*GIVEN PROBLEM*
Write out all of the lines below, exactly and completely.

*SUPPLIED DATA*
------------------------------------------------------------

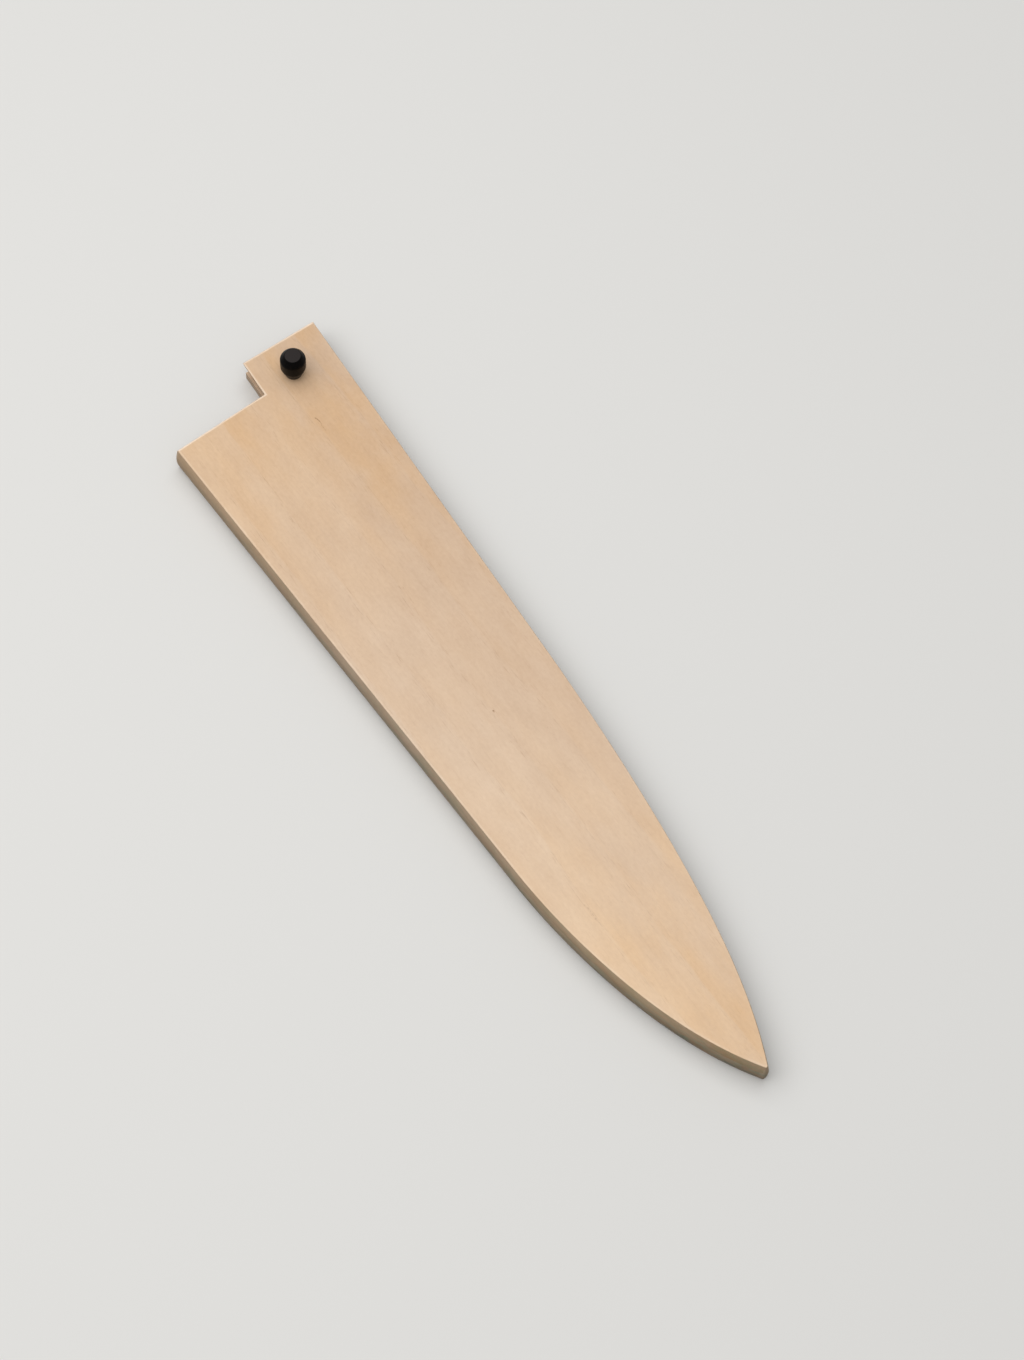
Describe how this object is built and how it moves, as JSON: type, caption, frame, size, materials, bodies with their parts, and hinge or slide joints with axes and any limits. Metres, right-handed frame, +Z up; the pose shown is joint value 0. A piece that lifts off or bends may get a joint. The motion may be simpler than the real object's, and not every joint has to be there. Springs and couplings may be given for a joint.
{
  "type": "knife blade guard",
  "caption": "Flat wooden sheath for a long kitchen knife, open at the neck and heel, locked by a turned dark pin through its neck.",
  "frame": {"origin": "middle of the lower face of the whole object's bounding box", "axes": "+X from the open mouth to the tip, along the straight spine; +Y towards the spine; +Z up through the pin, out of the face it is put in from"},
  "size_m": [0.2666, 0.058, 0.0189],
  "materials": {
    "pale_wood": "raw, finely sanded",
    "strip_wood": "raw, finely sanded",
    "ebony": "turned and polished"
  },
  "bodies": {
    "sheath": {"upper_plate": "pale_wood", "lower_plate": "pale_wood", "spine_strip": "strip_wood", "edge_strip": "strip_wood"},
    "pin": {"pin": "ebony"}
  },
  "joints": [
    {"name": "pin_pull", "type": "slide", "parent": "sheath", "child": "pin", "axis": [0, 0, 1], "range_m": [0, 0.0095]}
  ]
}
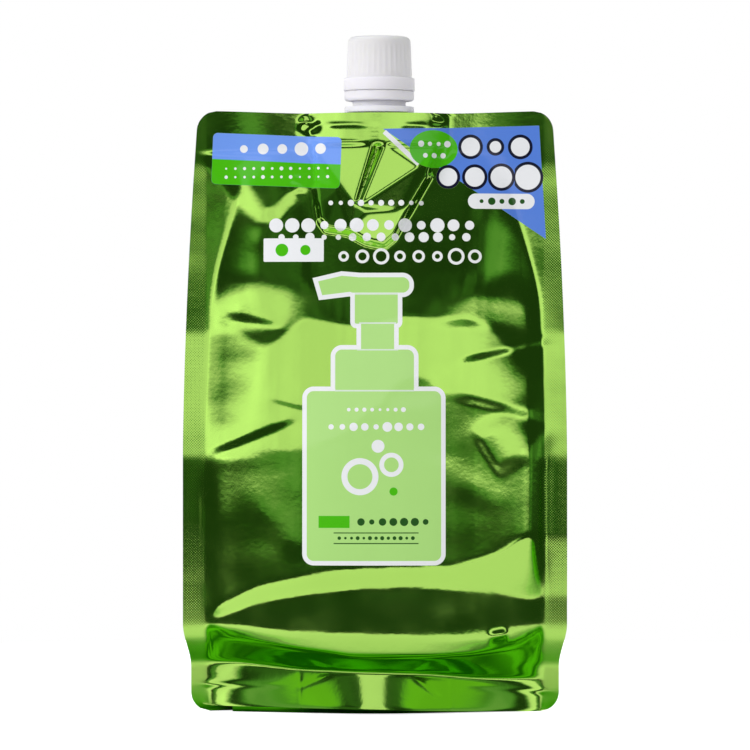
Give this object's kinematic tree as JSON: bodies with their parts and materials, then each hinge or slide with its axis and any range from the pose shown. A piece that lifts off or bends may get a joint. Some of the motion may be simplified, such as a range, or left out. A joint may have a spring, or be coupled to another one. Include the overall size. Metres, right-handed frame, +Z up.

------------------------------------------------------------

*SOLUTION TO THIS PROBLEM*
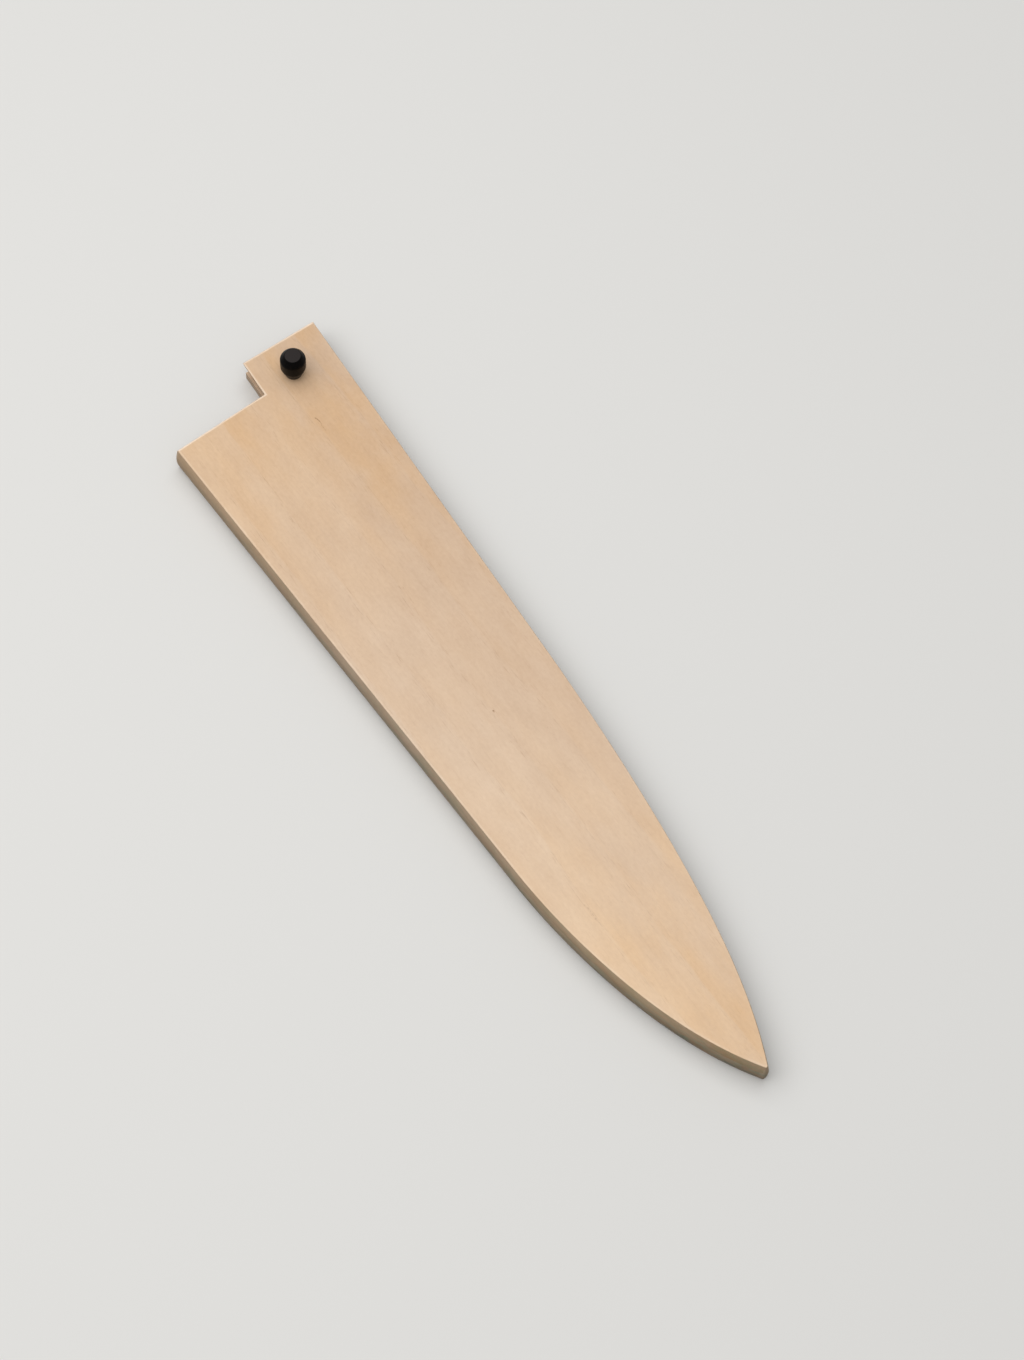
Describe how this object is built and how it moves, as JSON: type, caption, frame, size, materials, bodies with their parts, and hinge or slide joints with axes and any limits. Metres, right-handed frame, +Z up; the pose shown is joint value 0. A piece that lifts off or bends may get a joint. The motion may be simpler than the real object's, and not every joint has to be there. Springs and couplings may be given for a joint.
{
  "type": "knife blade guard",
  "caption": "Flat wooden sheath for a long kitchen knife, open at the neck and heel, locked by a turned dark pin through its neck.",
  "frame": {"origin": "middle of the lower face of the whole object's bounding box", "axes": "+X from the open mouth to the tip, along the straight spine; +Y towards the spine; +Z up through the pin, out of the face it is put in from"},
  "size_m": [0.2666, 0.058, 0.0189],
  "materials": {
    "pale_wood": "raw, finely sanded",
    "strip_wood": "raw, finely sanded",
    "ebony": "turned and polished"
  },
  "bodies": {
    "sheath": {"upper_plate": "pale_wood", "lower_plate": "pale_wood", "spine_strip": "strip_wood", "edge_strip": "strip_wood"},
    "pin": {"pin": "ebony"}
  },
  "joints": [
    {"name": "pin_pull", "type": "slide", "parent": "sheath", "child": "pin", "axis": [0, 0, 1], "range_m": [0, 0.0095]}
  ]
}
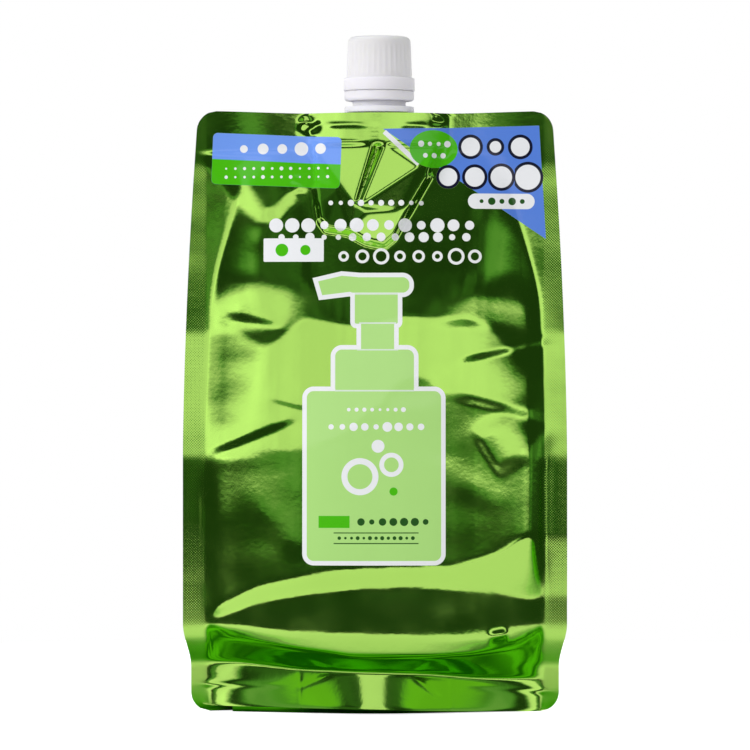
Give this object's kinematic tree as JSON: bodies with their parts and materials, then each hinge or slide with its axis and any range from the pose shown. A piece that lifts off or bends may get a joint. Some of the motion may be simplified, such as a range, or left out. A joint may have a spring, or be coupled to another one. Include the overall size. Metres, right-handed frame, +Z up.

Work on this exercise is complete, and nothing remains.